| MATERIAL SUPPLIED |
◇ ◇ ◇

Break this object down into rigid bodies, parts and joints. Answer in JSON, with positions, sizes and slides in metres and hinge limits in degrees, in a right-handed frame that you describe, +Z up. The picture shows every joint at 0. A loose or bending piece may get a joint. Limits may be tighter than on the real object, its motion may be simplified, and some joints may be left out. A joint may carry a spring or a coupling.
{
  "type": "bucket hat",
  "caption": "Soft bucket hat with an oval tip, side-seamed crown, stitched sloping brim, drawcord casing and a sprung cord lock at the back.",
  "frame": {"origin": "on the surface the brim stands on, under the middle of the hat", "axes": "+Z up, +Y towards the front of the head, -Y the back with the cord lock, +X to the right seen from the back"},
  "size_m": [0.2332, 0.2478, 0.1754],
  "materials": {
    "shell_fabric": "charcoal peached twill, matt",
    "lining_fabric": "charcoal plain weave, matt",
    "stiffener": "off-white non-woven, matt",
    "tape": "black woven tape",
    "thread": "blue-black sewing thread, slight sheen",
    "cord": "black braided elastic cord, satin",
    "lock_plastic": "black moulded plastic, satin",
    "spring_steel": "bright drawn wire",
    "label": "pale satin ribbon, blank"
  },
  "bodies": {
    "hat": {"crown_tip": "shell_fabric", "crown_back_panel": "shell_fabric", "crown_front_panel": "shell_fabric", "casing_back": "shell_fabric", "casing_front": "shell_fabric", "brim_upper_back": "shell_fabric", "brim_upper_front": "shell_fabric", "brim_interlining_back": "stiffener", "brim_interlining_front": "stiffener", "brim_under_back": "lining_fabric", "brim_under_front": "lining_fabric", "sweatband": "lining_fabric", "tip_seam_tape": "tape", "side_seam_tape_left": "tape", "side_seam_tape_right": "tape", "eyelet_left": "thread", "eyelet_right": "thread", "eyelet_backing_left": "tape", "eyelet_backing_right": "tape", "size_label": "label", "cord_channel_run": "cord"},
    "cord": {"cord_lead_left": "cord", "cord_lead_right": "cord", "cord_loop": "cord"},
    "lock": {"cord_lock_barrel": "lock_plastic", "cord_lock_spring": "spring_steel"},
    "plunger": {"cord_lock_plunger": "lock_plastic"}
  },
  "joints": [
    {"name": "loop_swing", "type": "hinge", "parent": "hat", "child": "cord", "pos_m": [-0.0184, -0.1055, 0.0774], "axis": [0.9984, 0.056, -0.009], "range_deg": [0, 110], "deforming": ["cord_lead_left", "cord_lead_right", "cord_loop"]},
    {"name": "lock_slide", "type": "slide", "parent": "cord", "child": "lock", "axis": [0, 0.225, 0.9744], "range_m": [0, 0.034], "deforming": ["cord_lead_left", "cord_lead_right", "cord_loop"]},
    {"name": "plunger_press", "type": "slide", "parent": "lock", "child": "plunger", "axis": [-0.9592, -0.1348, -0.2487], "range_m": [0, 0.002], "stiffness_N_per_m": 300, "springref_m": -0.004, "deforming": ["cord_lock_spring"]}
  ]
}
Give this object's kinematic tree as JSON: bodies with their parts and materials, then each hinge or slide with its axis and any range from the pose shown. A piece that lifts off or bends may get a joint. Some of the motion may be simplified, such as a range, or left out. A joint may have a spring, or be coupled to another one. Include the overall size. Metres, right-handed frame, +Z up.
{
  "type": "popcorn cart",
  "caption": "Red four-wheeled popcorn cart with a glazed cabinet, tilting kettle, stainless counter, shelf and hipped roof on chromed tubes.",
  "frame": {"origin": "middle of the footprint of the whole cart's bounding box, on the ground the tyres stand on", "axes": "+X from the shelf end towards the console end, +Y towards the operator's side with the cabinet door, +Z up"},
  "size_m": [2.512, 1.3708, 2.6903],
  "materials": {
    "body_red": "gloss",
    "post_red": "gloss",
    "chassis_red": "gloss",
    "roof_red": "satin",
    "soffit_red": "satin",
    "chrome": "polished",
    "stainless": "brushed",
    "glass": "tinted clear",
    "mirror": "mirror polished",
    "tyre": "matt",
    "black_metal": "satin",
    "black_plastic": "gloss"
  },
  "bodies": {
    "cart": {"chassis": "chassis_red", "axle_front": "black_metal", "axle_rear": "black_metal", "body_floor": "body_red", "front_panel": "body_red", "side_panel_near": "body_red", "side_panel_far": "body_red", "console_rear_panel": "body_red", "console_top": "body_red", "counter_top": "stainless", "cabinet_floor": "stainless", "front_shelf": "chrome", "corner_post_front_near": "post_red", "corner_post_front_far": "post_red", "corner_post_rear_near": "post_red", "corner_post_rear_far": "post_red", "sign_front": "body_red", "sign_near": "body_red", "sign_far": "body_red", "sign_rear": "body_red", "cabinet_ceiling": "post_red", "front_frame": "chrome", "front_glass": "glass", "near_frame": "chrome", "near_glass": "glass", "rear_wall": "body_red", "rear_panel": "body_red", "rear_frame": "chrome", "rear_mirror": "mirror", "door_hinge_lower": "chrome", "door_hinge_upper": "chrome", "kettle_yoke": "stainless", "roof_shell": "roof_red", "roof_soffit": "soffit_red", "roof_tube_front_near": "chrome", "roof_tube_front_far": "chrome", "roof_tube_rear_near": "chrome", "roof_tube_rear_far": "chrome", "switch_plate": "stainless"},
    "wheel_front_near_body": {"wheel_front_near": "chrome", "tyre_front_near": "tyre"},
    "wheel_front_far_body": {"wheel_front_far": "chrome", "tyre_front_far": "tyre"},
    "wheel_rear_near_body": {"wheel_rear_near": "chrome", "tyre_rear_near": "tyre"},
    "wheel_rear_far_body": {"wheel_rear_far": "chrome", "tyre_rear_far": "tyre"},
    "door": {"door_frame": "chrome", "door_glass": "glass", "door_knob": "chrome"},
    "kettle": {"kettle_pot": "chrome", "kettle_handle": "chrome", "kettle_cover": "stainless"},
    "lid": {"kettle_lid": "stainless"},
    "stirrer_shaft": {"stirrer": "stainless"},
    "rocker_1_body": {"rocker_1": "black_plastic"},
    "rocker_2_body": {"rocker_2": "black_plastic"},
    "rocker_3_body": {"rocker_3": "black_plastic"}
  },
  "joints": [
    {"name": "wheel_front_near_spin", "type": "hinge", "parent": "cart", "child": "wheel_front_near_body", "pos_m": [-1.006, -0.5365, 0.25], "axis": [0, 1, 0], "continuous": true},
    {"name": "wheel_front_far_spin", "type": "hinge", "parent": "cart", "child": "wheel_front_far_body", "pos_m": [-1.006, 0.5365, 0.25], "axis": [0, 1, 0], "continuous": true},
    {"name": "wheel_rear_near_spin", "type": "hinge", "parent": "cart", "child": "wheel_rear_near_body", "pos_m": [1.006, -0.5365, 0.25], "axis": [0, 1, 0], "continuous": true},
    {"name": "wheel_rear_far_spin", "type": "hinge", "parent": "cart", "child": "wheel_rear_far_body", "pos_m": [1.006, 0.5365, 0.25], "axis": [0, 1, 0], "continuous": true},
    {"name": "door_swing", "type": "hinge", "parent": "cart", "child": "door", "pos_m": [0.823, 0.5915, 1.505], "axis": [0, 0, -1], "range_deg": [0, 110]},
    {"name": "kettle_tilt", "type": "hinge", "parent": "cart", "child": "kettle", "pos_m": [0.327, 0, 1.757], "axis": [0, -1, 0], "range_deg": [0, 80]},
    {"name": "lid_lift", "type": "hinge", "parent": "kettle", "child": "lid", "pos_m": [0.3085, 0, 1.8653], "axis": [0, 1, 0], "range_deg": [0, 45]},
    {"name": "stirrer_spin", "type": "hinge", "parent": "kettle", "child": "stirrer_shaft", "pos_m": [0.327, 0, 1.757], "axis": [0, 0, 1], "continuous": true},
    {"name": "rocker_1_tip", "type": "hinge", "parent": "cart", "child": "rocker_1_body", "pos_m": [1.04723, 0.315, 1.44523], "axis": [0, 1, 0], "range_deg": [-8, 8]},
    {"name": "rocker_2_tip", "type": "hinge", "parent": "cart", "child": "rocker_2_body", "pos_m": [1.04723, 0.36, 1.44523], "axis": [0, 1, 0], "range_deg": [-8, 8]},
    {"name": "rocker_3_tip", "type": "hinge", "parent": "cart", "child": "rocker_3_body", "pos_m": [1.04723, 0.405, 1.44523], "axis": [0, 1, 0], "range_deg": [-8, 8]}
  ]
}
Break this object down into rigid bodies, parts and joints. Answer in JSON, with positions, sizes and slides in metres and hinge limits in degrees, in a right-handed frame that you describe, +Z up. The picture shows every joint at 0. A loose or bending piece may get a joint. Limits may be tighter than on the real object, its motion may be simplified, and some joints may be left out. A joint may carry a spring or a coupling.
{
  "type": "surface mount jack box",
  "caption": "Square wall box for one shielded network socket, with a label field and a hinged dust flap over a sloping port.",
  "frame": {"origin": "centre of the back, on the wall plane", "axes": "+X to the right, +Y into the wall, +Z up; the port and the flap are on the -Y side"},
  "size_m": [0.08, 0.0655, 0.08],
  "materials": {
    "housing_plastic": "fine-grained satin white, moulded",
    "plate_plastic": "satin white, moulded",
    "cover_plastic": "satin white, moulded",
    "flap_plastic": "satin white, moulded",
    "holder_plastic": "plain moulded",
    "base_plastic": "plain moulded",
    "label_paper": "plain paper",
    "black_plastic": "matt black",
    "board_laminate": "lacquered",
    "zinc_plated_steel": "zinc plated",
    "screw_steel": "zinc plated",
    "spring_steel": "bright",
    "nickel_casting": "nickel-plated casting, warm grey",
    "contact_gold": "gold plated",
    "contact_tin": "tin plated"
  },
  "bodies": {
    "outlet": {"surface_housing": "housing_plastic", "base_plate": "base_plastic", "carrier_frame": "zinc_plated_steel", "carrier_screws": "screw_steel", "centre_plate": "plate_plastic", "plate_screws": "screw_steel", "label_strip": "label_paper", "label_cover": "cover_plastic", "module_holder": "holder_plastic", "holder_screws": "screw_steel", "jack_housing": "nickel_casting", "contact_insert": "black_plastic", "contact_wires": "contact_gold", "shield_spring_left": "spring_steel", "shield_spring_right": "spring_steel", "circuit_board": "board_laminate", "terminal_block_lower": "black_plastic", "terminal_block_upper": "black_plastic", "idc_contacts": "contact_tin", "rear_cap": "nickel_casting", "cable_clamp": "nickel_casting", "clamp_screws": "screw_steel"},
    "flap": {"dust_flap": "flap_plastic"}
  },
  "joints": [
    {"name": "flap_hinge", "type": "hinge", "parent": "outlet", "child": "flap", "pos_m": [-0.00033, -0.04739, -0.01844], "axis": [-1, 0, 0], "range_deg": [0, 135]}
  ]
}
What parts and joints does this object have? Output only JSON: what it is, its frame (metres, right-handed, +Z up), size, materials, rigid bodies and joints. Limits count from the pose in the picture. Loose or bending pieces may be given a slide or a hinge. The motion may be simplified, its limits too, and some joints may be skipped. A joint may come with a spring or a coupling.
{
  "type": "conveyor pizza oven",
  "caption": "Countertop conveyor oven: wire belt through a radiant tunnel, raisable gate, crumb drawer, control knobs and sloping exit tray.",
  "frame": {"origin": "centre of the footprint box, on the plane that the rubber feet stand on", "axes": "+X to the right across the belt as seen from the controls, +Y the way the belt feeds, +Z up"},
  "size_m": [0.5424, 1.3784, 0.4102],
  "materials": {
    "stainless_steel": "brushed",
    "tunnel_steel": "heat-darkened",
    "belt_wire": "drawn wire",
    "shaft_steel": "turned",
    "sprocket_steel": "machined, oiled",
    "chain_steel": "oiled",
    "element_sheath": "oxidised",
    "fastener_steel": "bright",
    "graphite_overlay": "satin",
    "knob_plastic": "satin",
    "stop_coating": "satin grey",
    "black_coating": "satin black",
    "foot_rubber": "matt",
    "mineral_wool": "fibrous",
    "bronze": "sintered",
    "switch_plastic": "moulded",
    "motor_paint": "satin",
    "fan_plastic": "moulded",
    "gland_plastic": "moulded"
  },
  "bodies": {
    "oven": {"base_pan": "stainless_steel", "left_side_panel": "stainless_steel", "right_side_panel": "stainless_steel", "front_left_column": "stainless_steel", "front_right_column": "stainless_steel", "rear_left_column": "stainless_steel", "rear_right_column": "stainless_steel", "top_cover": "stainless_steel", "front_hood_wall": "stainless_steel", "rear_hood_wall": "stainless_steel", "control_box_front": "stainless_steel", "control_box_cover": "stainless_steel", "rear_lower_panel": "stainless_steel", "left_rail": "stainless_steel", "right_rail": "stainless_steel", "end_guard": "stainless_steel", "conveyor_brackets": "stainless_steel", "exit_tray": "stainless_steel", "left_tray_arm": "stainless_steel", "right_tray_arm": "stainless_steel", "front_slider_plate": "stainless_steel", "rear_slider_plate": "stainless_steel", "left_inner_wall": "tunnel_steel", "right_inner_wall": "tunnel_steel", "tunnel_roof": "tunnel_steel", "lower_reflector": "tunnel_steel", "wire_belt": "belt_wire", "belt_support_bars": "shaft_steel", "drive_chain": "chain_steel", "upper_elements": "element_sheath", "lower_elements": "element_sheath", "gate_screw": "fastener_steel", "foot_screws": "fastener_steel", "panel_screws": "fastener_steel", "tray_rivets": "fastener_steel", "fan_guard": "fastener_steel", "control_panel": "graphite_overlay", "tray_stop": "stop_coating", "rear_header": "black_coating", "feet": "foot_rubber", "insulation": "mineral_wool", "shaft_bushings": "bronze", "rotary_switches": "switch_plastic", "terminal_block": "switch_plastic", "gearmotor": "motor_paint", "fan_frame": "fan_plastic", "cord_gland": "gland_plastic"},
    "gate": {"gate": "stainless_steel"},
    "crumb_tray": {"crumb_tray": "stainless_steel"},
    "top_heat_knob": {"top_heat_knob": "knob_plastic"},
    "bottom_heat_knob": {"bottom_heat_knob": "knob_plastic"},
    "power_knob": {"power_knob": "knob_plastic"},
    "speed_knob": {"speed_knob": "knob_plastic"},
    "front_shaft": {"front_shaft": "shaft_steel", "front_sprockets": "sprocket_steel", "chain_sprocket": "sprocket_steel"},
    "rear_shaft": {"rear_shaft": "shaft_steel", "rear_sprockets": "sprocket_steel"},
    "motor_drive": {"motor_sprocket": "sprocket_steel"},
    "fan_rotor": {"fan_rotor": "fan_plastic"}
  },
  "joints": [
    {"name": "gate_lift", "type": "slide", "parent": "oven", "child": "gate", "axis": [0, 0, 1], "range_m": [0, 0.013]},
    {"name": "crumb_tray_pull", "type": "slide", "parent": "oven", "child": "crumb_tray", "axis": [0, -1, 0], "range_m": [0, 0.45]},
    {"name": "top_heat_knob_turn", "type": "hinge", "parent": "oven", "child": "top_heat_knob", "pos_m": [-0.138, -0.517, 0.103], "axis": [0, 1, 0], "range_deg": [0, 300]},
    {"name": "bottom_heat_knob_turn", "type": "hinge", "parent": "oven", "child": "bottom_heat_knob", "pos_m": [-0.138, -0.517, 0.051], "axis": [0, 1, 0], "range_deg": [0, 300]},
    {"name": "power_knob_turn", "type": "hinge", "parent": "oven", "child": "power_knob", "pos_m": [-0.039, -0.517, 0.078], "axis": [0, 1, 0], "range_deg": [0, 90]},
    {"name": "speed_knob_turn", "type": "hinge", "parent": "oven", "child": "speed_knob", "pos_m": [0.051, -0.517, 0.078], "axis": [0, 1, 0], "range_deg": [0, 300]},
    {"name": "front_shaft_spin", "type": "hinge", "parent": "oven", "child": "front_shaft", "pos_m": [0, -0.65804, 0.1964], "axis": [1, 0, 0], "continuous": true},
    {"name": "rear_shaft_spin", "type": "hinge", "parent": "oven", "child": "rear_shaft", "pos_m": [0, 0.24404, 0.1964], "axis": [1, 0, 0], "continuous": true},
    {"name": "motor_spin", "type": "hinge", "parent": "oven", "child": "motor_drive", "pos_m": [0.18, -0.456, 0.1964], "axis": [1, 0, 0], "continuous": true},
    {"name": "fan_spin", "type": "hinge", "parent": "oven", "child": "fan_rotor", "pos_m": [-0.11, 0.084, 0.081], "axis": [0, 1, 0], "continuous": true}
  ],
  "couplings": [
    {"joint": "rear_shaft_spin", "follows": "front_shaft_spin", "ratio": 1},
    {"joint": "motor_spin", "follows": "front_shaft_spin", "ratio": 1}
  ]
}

◇ ◇ ◇

| TASK STATEMENT |
Give the count of lines containing "pose", with no added text.

| RESPONSE TO THE TASK |
2